Thanks, Rick--I agree that he's been doing a pretty good job lately :-)

And you make a great point on mastery; I don't think we ever "master" these dynamics, but I've tried to 1) recognize circumstances in which drives that are usually helpful can become counterproductive, 2) increase my in-the-moment awareness of when those drives are activated, 3) expand the range of options I typically pursue when they are activated, 4) get over any embarrassment I might feel when I trip myself up like this--I'm a good coach, not a perfect one, and 5) regularly elicit feedback from clients--both positive and negative--and insure they know how much it matters to me.

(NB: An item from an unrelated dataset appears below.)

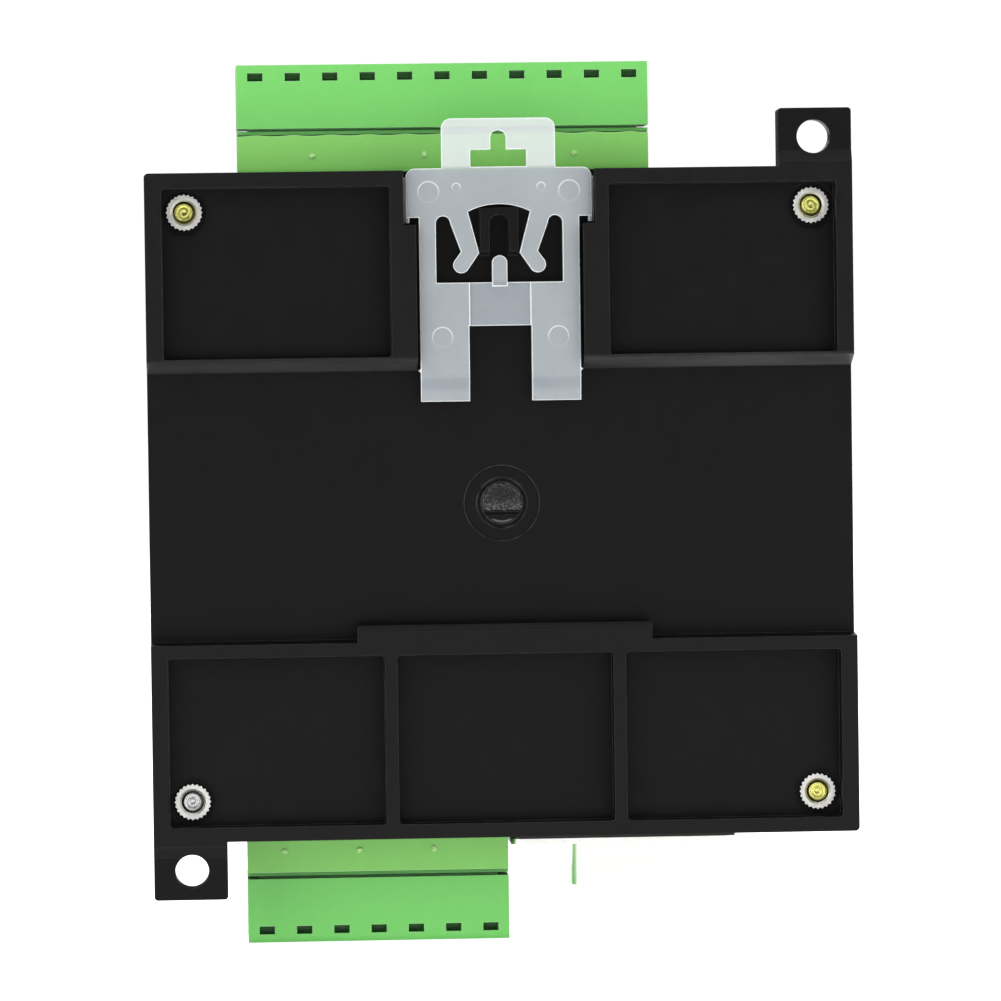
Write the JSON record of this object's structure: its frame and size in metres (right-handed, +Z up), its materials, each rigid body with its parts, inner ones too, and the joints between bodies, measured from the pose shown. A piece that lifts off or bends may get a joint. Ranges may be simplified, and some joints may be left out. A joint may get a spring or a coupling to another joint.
{
  "type": "stepper driver module",
  "caption": "Rail-mount stepper driver module: black case with a sliding rail clip, green pluggable terminals above and below, corner ears and a serial socket.",
  "frame": {"origin": "middle of the rail seat, on the floor of the rail channel", "axes": "+Z up as mounted, +X along the rail, +Y out of the back, front faces -Y"},
  "size_m": [0.095, 0.0405, 0.1192],
  "materials": {
    "case_black": "fine spark texture",
    "label_grey": "satin film",
    "clip_nylon": "translucent natural nylon",
    "plug_green": "satin moulding",
    "header_green": "satin moulding",
    "insert_metal": "plated, knurled",
    "zinc_yellow": "yellow zinc plating",
    "screw_steel": "clear zinc plating",
    "tinned_metal": "tin plating",
    "spacer_brass": "turned",
    "contact_gold": "flash gold plating",
    "bright_nickel": "bright nickel plating",
    "board_green": "solder mask",
    "part_black": "moulding",
    "coupler_white": "moulding",
    "capacitor_sleeve": "dark sleeve",
    "sink_metal": "black anodised",
    "ferrite": "sintered",
    "lamp_clear": "clear",
    "pipe_clear": "polished",
    "switch_red": "moulding",
    "slider_white": "moulding"
  },
  "bodies": {
    "case": {"rear_shell": "case_black", "corner_inserts": "insert_metal", "cover_screws": "zinc_yellow", "front_cover": "case_black", "front_label": "label_grey", "main_board": "board_green", "control_board": "board_green", "board_spacers": "spacer_brass", "spacer_screws": "screw_steel", "link_header": "part_black", "link_pins": "tinned_metal", "link_socket": "part_black", "top_header": "header_green", "top_header_pins": "tinned_metal", "bottom_header": "header_green", "bottom_header_pins": "tinned_metal", "serial_shell": "bright_nickel", "serial_insulator": "part_black", "serial_contacts": "contact_gold", "bulk_capacitors": "capacitor_sleeve", "heat_sink": "sink_metal", "power_transistors": "part_black", "power_inductor": "ferrite", "sense_resistors": "part_black", "opto_couplers": "coupler_white", "controller_chip": "part_black", "status_lamps": "lamp_clear", "light_pipes": "pipe_clear", "switch_body": "switch_red"},
    "clip": {"din_clip": "clip_nylon"},
    "top_plug": {"top_plug_housing": "plug_green", "top_plug_clamps": "screw_steel", "top_plug_contacts": "tinned_metal"},
    "bottom_plug": {"bottom_plug_housing": "plug_green", "bottom_plug_clamps": "screw_steel", "bottom_plug_contacts": "tinned_metal"},
    "top_screw_1": {"top_screw_1": "screw_steel"},
    "top_screw_2": {"top_screw_2": "screw_steel"},
    "top_screw_3": {"top_screw_3": "screw_steel"},
    "top_screw_4": {"top_screw_4": "screw_steel"},
    "top_screw_5": {"top_screw_5": "screw_steel"},
    "top_screw_6": {"top_screw_6": "screw_steel"},
    "top_screw_7": {"top_screw_7": "screw_steel"},
    "top_screw_8": {"top_screw_8": "screw_steel"},
    "top_screw_9": {"top_screw_9": "screw_steel"},
    "top_screw_10": {"top_screw_10": "screw_steel"},
    "top_screw_11": {"top_screw_11": "screw_steel"},
    "bottom_screw_1": {"bottom_screw_1": "screw_steel"},
    "bottom_screw_2": {"bottom_screw_2": "screw_steel"},
    "bottom_screw_3": {"bottom_screw_3": "screw_steel"},
    "bottom_screw_4": {"bottom_screw_4": "screw_steel"},
    "bottom_screw_5": {"bottom_screw_5": "screw_steel"},
    "bottom_screw_6": {"bottom_screw_6": "screw_steel"},
    "bottom_screw_7": {"bottom_screw_7": "screw_steel"},
    "switch_slider_1": {"switch_slider_1": "slider_white"},
    "switch_slider_2": {"switch_slider_2": "slider_white"},
    "switch_slider_3": {"switch_slider_3": "slider_white"},
    "switch_slider_4": {"switch_slider_4": "slider_white"},
    "switch_slider_5": {"switch_slider_5": "slider_white"},
    "switch_slider_6": {"switch_slider_6": "slider_white"}
  },
  "joints": [
    {"name": "clip_slide", "type": "slide", "parent": "case", "child": "clip", "axis": [0, 0, 1], "range_m": [0, 0.004], "stiffness_N_per_m": 2000},
    {"name": "top_plug_slide", "type": "slide", "parent": "case", "child": "top_plug", "axis": [0, 0, 1], "range_m": [0, 0.012]},
    {"name": "bottom_plug_slide", "type": "slide", "parent": "case", "child": "bottom_plug", "axis": [0, 0, -1], "range_m": [0, 0.012]},
    {"name": "top_screw_1_turn", "type": "hinge", "parent": "top_plug", "child": "top_screw_1", "pos_m": [0.03236, -0.018, 0.0553], "axis": [0, -1, 0], "range_deg": [0, 1530]},
    {"name": "top_screw_2_turn", "type": "hinge", "parent": "top_plug", "child": "top_screw_2", "pos_m": [0.02728, -0.018, 0.0553], "axis": [0, -1, 0], "range_deg": [0, 1530]},
    {"name": "top_screw_3_turn", "type": "hinge", "parent": "top_plug", "child": "top_screw_3", "pos_m": [0.0222, -0.018, 0.0553], "axis": [0, -1, 0], "range_deg": [0, 1530]},
    {"name": "top_screw_4_turn", "type": "hinge", "parent": "top_plug", "child": "top_screw_4", "pos_m": [0.01712, -0.018, 0.0553], "axis": [0, -1, 0], "range_deg": [0, 1530]},
    {"name": "top_screw_5_turn", "type": "hinge", "parent": "top_plug", "child": "top_screw_5", "pos_m": [0.01204, -0.018, 0.0553], "axis": [0, -1, 0], "range_deg": [0, 1530]},
    {"name": "top_screw_6_turn", "type": "hinge", "parent": "top_plug", "child": "top_screw_6", "pos_m": [0.00696, -0.018, 0.0553], "axis": [0, -1, 0], "range_deg": [0, 1530]},
    {"name": "top_screw_7_turn", "type": "hinge", "parent": "top_plug", "child": "top_screw_7", "pos_m": [0.00188, -0.018, 0.0553], "axis": [0, -1, 0], "range_deg": [0, 1530]},
    {"name": "top_screw_8_turn", "type": "hinge", "parent": "top_plug", "child": "top_screw_8", "pos_m": [-0.0032, -0.018, 0.0553], "axis": [0, -1, 0], "range_deg": [0, 1530]},
    {"name": "top_screw_9_turn", "type": "hinge", "parent": "top_plug", "child": "top_screw_9", "pos_m": [-0.00828, -0.018, 0.0553], "axis": [0, -1, 0], "range_deg": [0, 1530]},
    {"name": "top_screw_10_turn", "type": "hinge", "parent": "top_plug", "child": "top_screw_10", "pos_m": [-0.01336, -0.018, 0.0553], "axis": [0, -1, 0], "range_deg": [0, 1530]},
    {"name": "top_screw_11_turn", "type": "hinge", "parent": "top_plug", "child": "top_screw_11", "pos_m": [-0.01844, -0.018, 0.0553], "axis": [0, -1, 0], "range_deg": [0, 1530]},
    {"name": "bottom_screw_1_turn", "type": "hinge", "parent": "bottom_plug", "child": "bottom_screw_1", "pos_m": [0.03236, -0.018, -0.0553], "axis": [0, -1, 0], "range_deg": [0, 1530]},
    {"name": "bottom_screw_2_turn", "type": "hinge", "parent": "bottom_plug", "child": "bottom_screw_2", "pos_m": [0.02728, -0.018, -0.0553], "axis": [0, -1, 0], "range_deg": [0, 1530]},
    {"name": "bottom_screw_3_turn", "type": "hinge", "parent": "bottom_plug", "child": "bottom_screw_3", "pos_m": [0.0222, -0.018, -0.0553], "axis": [0, -1, 0], "range_deg": [0, 1530]},
    {"name": "bottom_screw_4_turn", "type": "hinge", "parent": "bottom_plug", "child": "bottom_screw_4", "pos_m": [0.01712, -0.018, -0.0553], "axis": [0, -1, 0], "range_deg": [0, 1530]},
    {"name": "bottom_screw_5_turn", "type": "hinge", "parent": "bottom_plug", "child": "bottom_screw_5", "pos_m": [0.01204, -0.018, -0.0553], "axis": [0, -1, 0], "range_deg": [0, 1530]},
    {"name": "bottom_screw_6_turn", "type": "hinge", "parent": "bottom_plug", "child": "bottom_screw_6", "pos_m": [0.00696, -0.018, -0.0553], "axis": [0, -1, 0], "range_deg": [0, 1530]},
    {"name": "bottom_screw_7_turn", "type": "hinge", "parent": "bottom_plug", "child": "bottom_screw_7", "pos_m": [0.00188, -0.018, -0.0553], "axis": [0, -1, 0], "range_deg": [0, 1530]},
    {"name": "switch_slider_1_slide", "type": "slide", "parent": "case", "child": "switch_slider_1", "axis": [0, 0, 1], "range_m": [0, 0.0015]},
    {"name": "switch_slider_2_slide", "type": "slide", "parent": "case", "child": "switch_slider_2", "axis": [0, 0, 1], "range_m": [0, 0.0015]},
    {"name": "switch_slider_3_slide", "type": "slide", "parent": "case", "child": "switch_slider_3", "axis": [0, 0, 1], "range_m": [0, 0.0015]},
    {"name": "switch_slider_4_slide", "type": "slide", "parent": "case", "child": "switch_slider_4", "axis": [0, 0, 1], "range_m": [0, 0.0015]},
    {"name": "switch_slider_5_slide", "type": "slide", "parent": "case", "child": "switch_slider_5", "axis": [0, 0, 1], "range_m": [0, 0.0015]},
    {"name": "switch_slider_6_slide", "type": "slide", "parent": "case", "child": "switch_slider_6", "axis": [0, 0, 1], "range_m": [0, 0.0015]}
  ]
}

Thanks, Bret--my guess is that coaching would feel very consistent with your approach to teaching and developing others.

Dan

Ed -- I love the way you exemplify the process of reflective learning and capacity for self-confrontation. By living the process and being open about it in an area where any good coach might be a little defensive, you model a method of being and relating with your lucky clients and colleagues. The vulnerability is appealing but, for me, that's not so much the value as fostering a norm for personal growth within relationship. The gift is that you actually show the way with a sense of grace and perspective, not just talk about it.

edbatista

Thanks so much, Dan--that means a lot to me. I do try to walk my talk, particularly when it comes to owning up to my mistakes and shortcomings. I think this helps me learn from them more readily, I hope it makes me a more accessible person and a more effective coach, and I know it makes life less stressful. It certainly takes consistent effort; the embarrassment and even shame that kick in when I stumble as a coach are powerful emotions, and I have to work to loosen their hold on me. But I do feel I've made some meaningful progress on that front over the years. Thanks again.

AlanAllard

Ed,

Brilliant analogy and I have experienced what you describe. In the future, when I am hammering a screw and am tempted to think the client is amiss, I will remind myself the client is exactly what they should be (the screw) and I can choose to be something else than a hammer.

edbatista

Thanks, Alan--it's good to know that I have company :-)

And I find the hammer metaphor helpful because there are so many ways to interpret it. Another perspective that's useful for me is to assess all the coaching "tools" I might be employing in a given conversation and ask whether they're working in harmony and building on each other--or whether I'm trying to force them together, i.e. hammering screws.